Input rows ▸
[START]
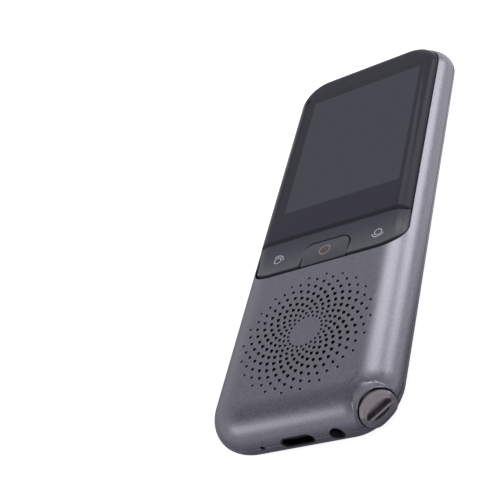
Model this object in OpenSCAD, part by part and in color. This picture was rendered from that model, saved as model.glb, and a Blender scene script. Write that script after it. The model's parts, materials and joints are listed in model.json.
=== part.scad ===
// Handheld translator: a slim pillow-shaped body in two shells, a curved cover glass with a
// rocker band and a centre key below it, a round speaker grille, sockets in the bottom end and
// a lanyard stud in the bottom right corner.
// X runs to the right, Y to the top end and Z out of the back. The origin is the middle of the back.

/* [Body] */
// Width of the body at its widest line
body_w = 52.8; // [50:0.2:56]
// Length of the body at its longest line
body_l = 138; // [134:1:146]
// Height of the flat front face above the back
face_z = 11.7; // [11.4:0.1:12.6]
// Height of the line where the two shells meet
seam_z = 4.7; // [4.5:0.1:4.9]
// Radius of the body's corners in plan
corner_r = 12; // [11:0.5:13]
// Reach of the front face's rounding, in from the edge
front_round = 9.4; // [8.8:0.2:10]
// Reach of the back's rounding along the sides
rear_round_side = 8.2; // [7.4:0.2:8.6]
// Reach of the back's rounding at the two ends
rear_round_end = 3.4; // [3:0.2:4]
// Wall of both shells
wall = 1.8; // [1.6:0.1:2]
// Height of the rear shell's inner lip above the joint
lip_h = 1; // [0.6:0.1:1.4]
// Thickness of the lip
lip_t = 0.8; // [0.6:0.1:1]

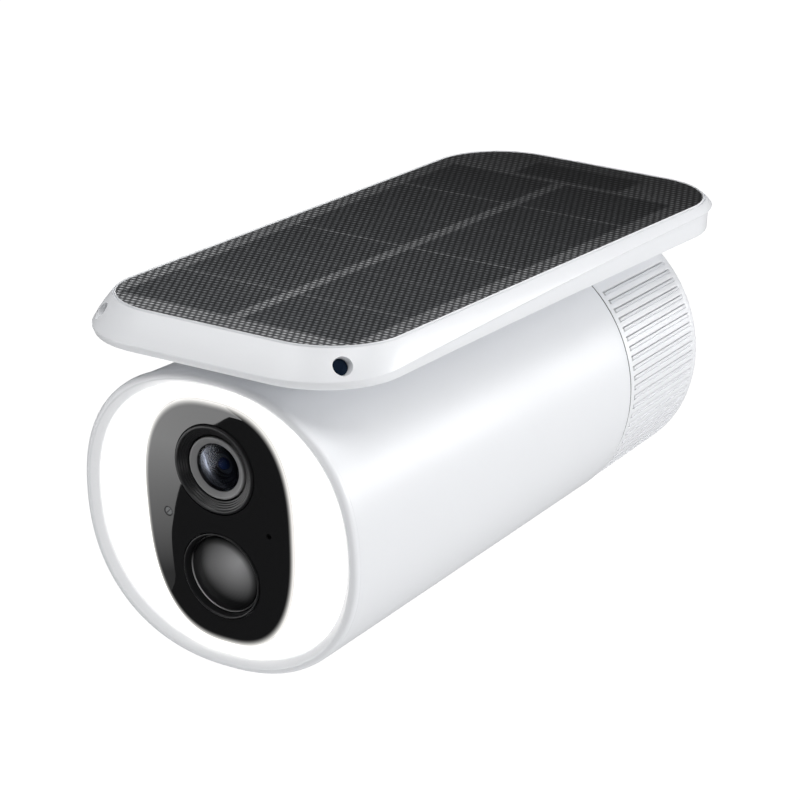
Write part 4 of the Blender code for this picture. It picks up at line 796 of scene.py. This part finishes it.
def build_status_light():
    """A thin moulded ring round the status light, with a short bar across it."""
    place = (-SIDE_PORT[0], SIDE_PORT[1])
    ring = [(1.35, 2.0, 0.0), (1.35, 0.62, 0.08), (1.05, 0.6, 0.08), (1.0, 0.9, 0.05), (1.0, 2.0, 0.0)]
    face_turned("status_light_ring", ring, "faint_print", place, steps=2)
    window = [(0.01, 1.0, 0.0), (0.9, 1.0, 0.0), (0.9, 1.6, 0.0), (0.01, 1.6, 0.0)]
    face_turned("status_light_window", window, "lens_black", place)
    shape = box_shape((-0.95 * MM, 0.66 * MM, -0.14 * MM), (0.95 * MM, 1.2 * MM, 0.14 * MM))
    tilt = Matrix.Translation((place[0], 0.0, place[1])) @ Matrix.Rotation(math.radians(-45.0), 4, "Y")
    bmesh.ops.transform(shape, matrix=tilt, verts=shape.verts[:])
    place_piece(to_object("status_light_bar", in_face(shape)), "camera", "faint_print")


# ---- tilt ring and rear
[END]
Brief ▸ Print the whole listing exactly as it is.

Full output ▸
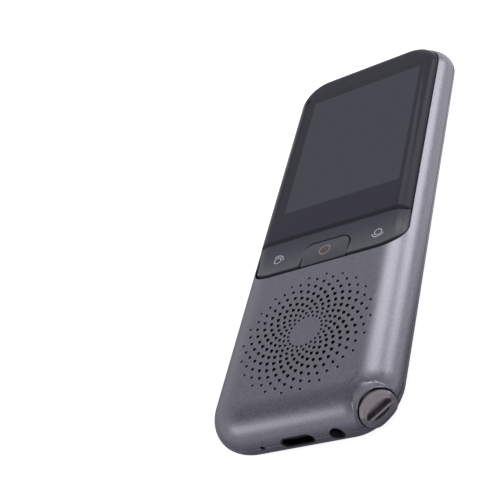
Model this object in OpenSCAD, part by part and in color. This picture was rendered from that model, saved as model.glb, and a Blender scene script. Write that script after it. The model's parts, materials and joints are listed in model.json.
=== part.scad ===
// Handheld translator: a slim pillow-shaped body in two shells, a curved cover glass with a
// rocker band and a centre key below it, a round speaker grille, sockets in the bottom end and
// a lanyard stud in the bottom right corner.
// X runs to the right, Y to the top end and Z out of the back. The origin is the middle of the back.

/* [Body] */
// Width of the body at its widest line
body_w = 52.8; // [50:0.2:56]
// Length of the body at its longest line
body_l = 138; // [134:1:146]
// Height of the flat front face above the back
face_z = 11.7; // [11.4:0.1:12.6]
// Height of the line where the two shells meet
seam_z = 4.7; // [4.5:0.1:4.9]
// Radius of the body's corners in plan
corner_r = 12; // [11:0.5:13]
// Reach of the front face's rounding, in from the edge
front_round = 9.4; // [8.8:0.2:10]
// Reach of the back's rounding along the sides
rear_round_side = 8.2; // [7.4:0.2:8.6]
// Reach of the back's rounding at the two ends
rear_round_end = 3.4; // [3:0.2:4]
// Wall of both shells
wall = 1.8; // [1.6:0.1:2]
// Height of the rear shell's inner lip above the joint
lip_h = 1; // [0.6:0.1:1.4]
// Thickness of the lip
lip_t = 0.8; // [0.6:0.1:1]

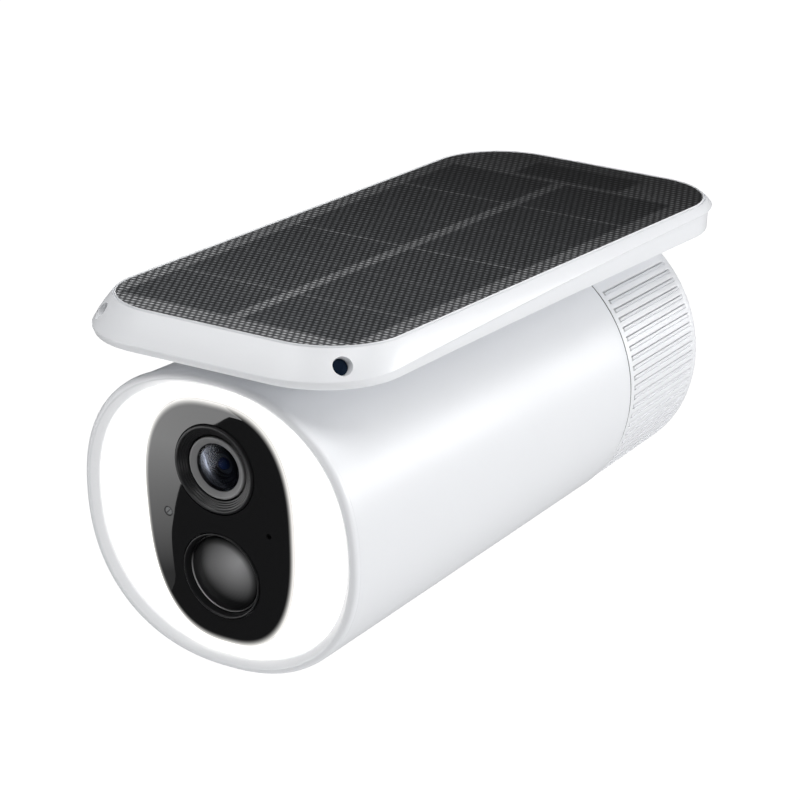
Write part 4 of the Blender code for this picture. It picks up at line 796 of scene.py. This part finishes it.
def build_status_light():
    """A thin moulded ring round the status light, with a short bar across it."""
    place = (-SIDE_PORT[0], SIDE_PORT[1])
    ring = [(1.35, 2.0, 0.0), (1.35, 0.62, 0.08), (1.05, 0.6, 0.08), (1.0, 0.9, 0.05), (1.0, 2.0, 0.0)]
    face_turned("status_light_ring", ring, "faint_print", place, steps=2)
    window = [(0.01, 1.0, 0.0), (0.9, 1.0, 0.0), (0.9, 1.6, 0.0), (0.01, 1.6, 0.0)]
    face_turned("status_light_window", window, "lens_black", place)
    shape = box_shape((-0.95 * MM, 0.66 * MM, -0.14 * MM), (0.95 * MM, 1.2 * MM, 0.14 * MM))
    tilt = Matrix.Translation((place[0], 0.0, place[1])) @ Matrix.Rotation(math.radians(-45.0), 4, "Y")
    bmesh.ops.transform(shape, matrix=tilt, verts=shape.verts[:])
    place_piece(to_object("status_light_bar", in_face(shape)), "camera", "faint_print")


# ---- tilt ring and rear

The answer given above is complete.